For the ternary relation case, we would generally map each index to a tuple corresponding to each recordset, then return the tuple or a slice when queried. This gives us a more general form.

R = Relation( )
R( A, B, C )

These will return the entire recordset, that is, participant in the relation.

x= R[ 0 ][ A ]
x= R[ 1 ][ B ]

They are equivalent to selecting ‘WHERE column0 = A’ and ‘WHERE column1 = B’; and they return their entire tuple. To get C, we would use

x= R[ 0 ][ A ][ 2 ]

or ‘SELECT column2 FROM r WHERE column0 is A’. This gets us a list with one element, so if we know we only have one return, we can declare that fact about the second field when we declare R, or just use the ‘.one’ descriptor or the ‘[ 0 ]’ index.

x= R[ 0 ][ A ][ 2 ].one
x= R[ 0 ][ A ][ 2 ][ 0 ]

My idea here is that we want to be able to use Python equality. I also want rich comparison, which means that some of the mapping types must be sequences, maxing-out at log-N search and keeping sorted order. Ideally, we would keep a hash and a tree for every field, attempting hash lookups first on equality, defaulting to b-tree lookups for failed hash tests and non-equality comparisons, as well as distinguish between equality lookups and identity selections and lookups. For completeness, we could include the unsorted unhashed collection too: linear. However, if we are testing anything but identity, we can’t use getitem syntax; we’ll have to call a method. I also want to fulfill the native mapping interface and additionally the sequence interface for an additional field option.
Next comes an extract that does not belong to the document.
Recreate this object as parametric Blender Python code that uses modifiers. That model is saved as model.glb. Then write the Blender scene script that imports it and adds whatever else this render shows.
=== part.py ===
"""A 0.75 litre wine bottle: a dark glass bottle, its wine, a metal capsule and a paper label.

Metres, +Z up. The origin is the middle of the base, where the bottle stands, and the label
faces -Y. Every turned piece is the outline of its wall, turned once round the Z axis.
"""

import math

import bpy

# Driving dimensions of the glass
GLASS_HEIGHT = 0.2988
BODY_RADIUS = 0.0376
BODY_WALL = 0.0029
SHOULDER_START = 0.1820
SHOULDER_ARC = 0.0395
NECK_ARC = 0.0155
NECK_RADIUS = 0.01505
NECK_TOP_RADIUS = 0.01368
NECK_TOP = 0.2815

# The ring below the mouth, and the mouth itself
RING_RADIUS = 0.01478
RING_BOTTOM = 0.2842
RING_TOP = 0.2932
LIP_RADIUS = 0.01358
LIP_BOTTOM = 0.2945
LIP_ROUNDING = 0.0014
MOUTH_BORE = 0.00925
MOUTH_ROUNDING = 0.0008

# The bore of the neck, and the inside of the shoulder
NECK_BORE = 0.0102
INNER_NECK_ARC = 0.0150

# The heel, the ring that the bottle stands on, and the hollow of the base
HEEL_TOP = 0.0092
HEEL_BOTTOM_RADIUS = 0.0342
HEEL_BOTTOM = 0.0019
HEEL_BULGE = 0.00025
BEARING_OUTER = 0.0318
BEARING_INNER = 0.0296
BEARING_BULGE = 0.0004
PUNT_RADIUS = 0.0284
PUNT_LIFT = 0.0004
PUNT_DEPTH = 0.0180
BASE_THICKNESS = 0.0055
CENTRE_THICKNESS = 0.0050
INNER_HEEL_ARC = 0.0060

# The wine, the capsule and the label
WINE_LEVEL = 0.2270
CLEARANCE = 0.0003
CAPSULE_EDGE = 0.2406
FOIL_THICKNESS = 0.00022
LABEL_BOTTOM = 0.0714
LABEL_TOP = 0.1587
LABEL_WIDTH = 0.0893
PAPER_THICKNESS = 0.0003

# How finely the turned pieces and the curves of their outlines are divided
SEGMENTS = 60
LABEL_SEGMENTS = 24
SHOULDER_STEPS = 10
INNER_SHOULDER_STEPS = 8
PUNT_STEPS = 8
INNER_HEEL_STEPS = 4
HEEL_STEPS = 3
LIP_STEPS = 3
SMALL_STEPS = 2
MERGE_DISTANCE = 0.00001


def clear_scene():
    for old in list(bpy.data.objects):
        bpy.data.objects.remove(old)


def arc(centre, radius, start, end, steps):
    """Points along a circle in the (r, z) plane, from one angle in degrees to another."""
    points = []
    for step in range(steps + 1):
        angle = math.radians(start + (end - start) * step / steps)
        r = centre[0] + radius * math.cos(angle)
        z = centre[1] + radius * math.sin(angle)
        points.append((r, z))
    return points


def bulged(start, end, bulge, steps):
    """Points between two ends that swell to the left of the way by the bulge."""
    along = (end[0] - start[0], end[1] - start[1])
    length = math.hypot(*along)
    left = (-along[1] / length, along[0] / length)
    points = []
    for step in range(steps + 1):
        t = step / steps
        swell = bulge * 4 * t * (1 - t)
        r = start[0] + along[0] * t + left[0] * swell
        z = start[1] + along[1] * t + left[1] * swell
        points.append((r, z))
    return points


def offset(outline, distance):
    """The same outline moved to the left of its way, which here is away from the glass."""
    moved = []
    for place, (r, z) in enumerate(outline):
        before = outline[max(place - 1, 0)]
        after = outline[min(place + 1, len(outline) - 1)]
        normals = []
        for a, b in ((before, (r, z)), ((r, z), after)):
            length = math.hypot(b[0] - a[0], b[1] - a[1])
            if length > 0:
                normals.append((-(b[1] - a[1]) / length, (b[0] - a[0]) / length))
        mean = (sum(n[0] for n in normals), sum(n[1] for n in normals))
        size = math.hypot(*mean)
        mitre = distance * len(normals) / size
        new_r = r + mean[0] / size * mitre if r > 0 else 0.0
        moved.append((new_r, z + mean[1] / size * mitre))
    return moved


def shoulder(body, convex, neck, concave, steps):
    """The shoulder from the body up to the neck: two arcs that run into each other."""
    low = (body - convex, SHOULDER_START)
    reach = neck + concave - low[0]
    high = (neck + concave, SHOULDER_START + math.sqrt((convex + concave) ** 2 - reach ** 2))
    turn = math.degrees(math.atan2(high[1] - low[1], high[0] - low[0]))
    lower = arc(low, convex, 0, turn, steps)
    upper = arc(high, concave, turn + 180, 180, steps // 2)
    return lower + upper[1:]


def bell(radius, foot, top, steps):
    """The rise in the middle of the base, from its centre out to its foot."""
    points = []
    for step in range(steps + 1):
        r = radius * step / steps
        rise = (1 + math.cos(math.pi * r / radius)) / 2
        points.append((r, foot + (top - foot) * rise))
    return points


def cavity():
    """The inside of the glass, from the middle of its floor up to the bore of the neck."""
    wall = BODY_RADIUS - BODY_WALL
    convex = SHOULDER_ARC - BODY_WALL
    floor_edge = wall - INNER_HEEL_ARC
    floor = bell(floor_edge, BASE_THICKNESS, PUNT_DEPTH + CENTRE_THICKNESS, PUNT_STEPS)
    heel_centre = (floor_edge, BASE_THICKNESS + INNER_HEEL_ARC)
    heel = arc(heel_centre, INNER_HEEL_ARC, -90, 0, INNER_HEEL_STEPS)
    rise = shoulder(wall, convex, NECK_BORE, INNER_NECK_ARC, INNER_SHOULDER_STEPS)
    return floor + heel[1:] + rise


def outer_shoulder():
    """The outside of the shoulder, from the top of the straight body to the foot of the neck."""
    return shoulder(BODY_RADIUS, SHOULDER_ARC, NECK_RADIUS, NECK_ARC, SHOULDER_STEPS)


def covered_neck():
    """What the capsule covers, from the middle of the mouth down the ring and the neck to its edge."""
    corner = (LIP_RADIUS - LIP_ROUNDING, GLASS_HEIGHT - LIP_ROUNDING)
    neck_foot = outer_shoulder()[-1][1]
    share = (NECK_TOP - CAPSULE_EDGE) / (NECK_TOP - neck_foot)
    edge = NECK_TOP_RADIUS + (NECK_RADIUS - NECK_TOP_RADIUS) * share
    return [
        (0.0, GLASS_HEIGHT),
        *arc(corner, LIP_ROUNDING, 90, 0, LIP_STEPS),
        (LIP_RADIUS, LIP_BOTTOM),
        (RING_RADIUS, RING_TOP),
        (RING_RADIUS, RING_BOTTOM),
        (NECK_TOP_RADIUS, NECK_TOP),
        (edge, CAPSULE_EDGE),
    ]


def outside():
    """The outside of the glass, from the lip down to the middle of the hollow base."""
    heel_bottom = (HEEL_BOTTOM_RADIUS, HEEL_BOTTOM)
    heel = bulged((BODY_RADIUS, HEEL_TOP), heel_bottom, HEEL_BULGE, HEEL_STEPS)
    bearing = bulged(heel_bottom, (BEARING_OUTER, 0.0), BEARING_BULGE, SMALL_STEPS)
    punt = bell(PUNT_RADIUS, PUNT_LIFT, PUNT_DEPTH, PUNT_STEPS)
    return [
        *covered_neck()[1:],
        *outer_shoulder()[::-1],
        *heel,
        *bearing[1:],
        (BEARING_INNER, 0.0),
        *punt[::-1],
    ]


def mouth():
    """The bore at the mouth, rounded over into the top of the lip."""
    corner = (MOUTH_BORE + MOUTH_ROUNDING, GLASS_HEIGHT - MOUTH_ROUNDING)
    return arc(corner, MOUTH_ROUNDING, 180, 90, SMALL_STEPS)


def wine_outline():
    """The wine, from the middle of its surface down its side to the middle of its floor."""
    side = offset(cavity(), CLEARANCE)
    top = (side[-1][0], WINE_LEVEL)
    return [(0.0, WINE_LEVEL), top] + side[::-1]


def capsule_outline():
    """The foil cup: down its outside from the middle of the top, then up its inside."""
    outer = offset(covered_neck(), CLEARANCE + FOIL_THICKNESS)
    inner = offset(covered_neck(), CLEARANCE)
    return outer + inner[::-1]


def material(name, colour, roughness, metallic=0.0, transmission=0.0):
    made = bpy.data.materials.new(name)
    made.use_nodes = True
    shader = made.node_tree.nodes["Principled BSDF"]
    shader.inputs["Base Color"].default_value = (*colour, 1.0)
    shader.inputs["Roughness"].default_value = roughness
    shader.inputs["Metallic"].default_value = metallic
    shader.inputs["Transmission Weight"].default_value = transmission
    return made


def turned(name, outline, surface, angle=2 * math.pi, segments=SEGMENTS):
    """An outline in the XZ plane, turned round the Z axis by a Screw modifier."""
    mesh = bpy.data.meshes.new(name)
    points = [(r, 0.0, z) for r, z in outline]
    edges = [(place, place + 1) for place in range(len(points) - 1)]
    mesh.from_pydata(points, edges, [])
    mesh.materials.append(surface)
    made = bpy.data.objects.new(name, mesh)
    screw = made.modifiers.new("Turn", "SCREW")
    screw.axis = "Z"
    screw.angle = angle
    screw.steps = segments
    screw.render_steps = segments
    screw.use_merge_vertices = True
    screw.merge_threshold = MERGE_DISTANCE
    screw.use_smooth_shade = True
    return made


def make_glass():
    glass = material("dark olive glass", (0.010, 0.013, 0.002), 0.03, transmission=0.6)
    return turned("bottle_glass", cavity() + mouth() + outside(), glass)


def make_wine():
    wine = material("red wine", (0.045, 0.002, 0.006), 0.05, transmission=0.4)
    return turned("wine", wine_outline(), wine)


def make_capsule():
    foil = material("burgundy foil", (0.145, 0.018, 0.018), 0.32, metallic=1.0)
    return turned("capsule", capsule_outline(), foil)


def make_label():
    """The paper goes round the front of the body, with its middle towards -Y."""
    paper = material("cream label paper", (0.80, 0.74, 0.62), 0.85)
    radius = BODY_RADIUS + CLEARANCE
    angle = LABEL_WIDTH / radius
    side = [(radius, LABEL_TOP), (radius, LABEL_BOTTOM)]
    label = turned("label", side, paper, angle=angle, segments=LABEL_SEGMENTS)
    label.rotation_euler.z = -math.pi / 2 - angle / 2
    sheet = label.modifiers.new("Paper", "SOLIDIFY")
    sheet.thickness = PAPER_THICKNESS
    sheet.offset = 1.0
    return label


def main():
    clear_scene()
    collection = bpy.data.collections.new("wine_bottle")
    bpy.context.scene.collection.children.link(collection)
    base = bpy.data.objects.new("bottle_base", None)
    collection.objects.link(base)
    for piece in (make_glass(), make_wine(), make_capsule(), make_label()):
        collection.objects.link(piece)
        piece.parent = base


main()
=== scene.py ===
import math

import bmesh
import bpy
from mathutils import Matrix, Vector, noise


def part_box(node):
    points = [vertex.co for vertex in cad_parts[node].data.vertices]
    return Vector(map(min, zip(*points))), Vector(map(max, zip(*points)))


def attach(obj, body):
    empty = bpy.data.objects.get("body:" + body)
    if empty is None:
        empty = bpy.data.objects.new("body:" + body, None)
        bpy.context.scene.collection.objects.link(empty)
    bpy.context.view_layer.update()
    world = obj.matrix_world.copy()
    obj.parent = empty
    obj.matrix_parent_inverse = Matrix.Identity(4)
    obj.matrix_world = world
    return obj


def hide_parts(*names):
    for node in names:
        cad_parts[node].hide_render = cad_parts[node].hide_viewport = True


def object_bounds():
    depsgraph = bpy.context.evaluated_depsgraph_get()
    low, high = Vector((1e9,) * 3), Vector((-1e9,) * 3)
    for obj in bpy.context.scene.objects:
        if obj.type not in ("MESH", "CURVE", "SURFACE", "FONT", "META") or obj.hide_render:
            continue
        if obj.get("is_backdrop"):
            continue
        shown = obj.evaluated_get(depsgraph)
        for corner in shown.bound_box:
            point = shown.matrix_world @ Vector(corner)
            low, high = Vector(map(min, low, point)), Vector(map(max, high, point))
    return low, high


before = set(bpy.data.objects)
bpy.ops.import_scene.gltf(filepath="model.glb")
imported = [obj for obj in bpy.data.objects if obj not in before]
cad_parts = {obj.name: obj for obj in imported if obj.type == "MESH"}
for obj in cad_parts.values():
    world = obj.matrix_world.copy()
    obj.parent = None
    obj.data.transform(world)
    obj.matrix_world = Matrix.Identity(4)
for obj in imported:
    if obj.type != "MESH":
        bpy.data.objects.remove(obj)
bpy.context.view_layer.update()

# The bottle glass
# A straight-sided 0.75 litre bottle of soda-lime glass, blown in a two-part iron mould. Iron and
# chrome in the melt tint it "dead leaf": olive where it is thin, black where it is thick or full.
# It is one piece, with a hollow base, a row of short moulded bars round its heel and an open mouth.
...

We have not addressed the issue of return type. Where it’s known that one field is necessarily unique, we want to return an item, not a sequence; and a sequence otherwise.

Let’s look at a generic parent-children structure. We’re not assuming there’s only one graph; it could be disjoint while still participating in R. We want to define elements like this:

class Something:
    def parent( self ):
        return self.R.where child is self

We could build the relation into the class, as with a subclass,

class SomethingSpecific( Something ):
    R = Relation( )

so ‘self.R’ would succeed (even though R is in the child class!), or use an initializer.

class Something:
    def __init__( self, R ).

My favorite slick idea is to use a string to execute our where clauses, and compile it using the runtime language service. It has to be a valid Python string though we get to do anything we want with identifiers. Or we could eval it in a custom context. Basically we’re freed from the And( Or( ), Or( ) ) construct; we get ‘( a or b ) and ( c or d )’.

For an example of a ternary relation, we can look at the parent-children tree, adding order is important among children.

Other examples are an ordered dict (3-way with sequence), a thread-to-lock association (many-many), xml parent-children, and Panda’s scene graph (3-way, with path IDs).

The big problem I keep hitting, is that we’ll be storing mutable values; unless the only additional types we want to add are tuples and frozensets.

In the bisect module, values can be mutable but a list can be maintained in sorted order, relying on merely the discretion of the programmer for structural integrity; so our project isn’t without precedent. In ‘bisect’, if an item’s value changes, you ought to remove and re-insert it. Is this sufficient for a relational class, or ought we to provide an ‘is_mutating’ operation?

In another issue, I discovered that fields will need to know their index in the recordset (tuple), if they are to be “managed”, such as in an ordered membership. Further, if the entire table isn’t ordered together, the field will need subsets, determined by other fields, which starts to sound most precarious. Lastly, an ordered membership (roughly the odict in newer Python), can have either constant-time read or constant-time write, but not both; corresponding to an array and a linked-list respectively.

However, the syntax does appear to turn out to be about as simple as I wanted:

    # declare your own relation
    TreeRelation= Relation(
        ( 'parent', HashedField( ) ),
        ( 'child', HashedField( ) ),
        ( 'position', MultiSequenceField( operator.itemgetter( 0, 1 ) ) )

    # declare a participant with descriptor access
    class TreeNode: #directed graph
        def parent( self ):
            #return self.R.where child= self
            a= self.R.fields[ 1 ][ 1 ].hashed.get( self, None )
            if a is not None:
                a= a[ 0 ][ 0 ]
            return a

    class TreeOne( TreeNode ): #*is* a relation, or *has* a relation?
        R= TreeRelation # will need a factory for >1

    nodes= [ TreeOne( ) ] # first and top entry

    for _ in range( 100 ): # random additions
        parent= random.choice( nodes )
        child= TreeOne( )
        TreeRelation( parent, child, -1 )
        nodes.append( child )

    for x in nodes: # print!
        print x.parent

Basically, you get to leave your cyclic references in your locker. Our local ‘nodes’ collection may be superfluous as well.

The problem is the “about”.

Where we run into the queries itself, is:

    class TreeNode: #directed graph
        def parent( self ):
            #return self.R.where child= self
            a= self.R.fields[ 1 ][ 1 ].hashed.get( self, None )
            if a is not None:
                a= a[ 0 ][ 0 ]
            return a
        def children( self ):
            #return self.R.where parent= self
            a= self.R.fields[ 0 ][ 1 ].hashed.get( self, [ ] )
            a= [ x[ 1 ] for x in a ]
            return a

Here, as you can see, ‘TreeNode’'s methods are relying on the details of the implementation of Relation, which aren’t shown but can be. Of course they shouldn’t rely on them, but what is the proper encapsulation?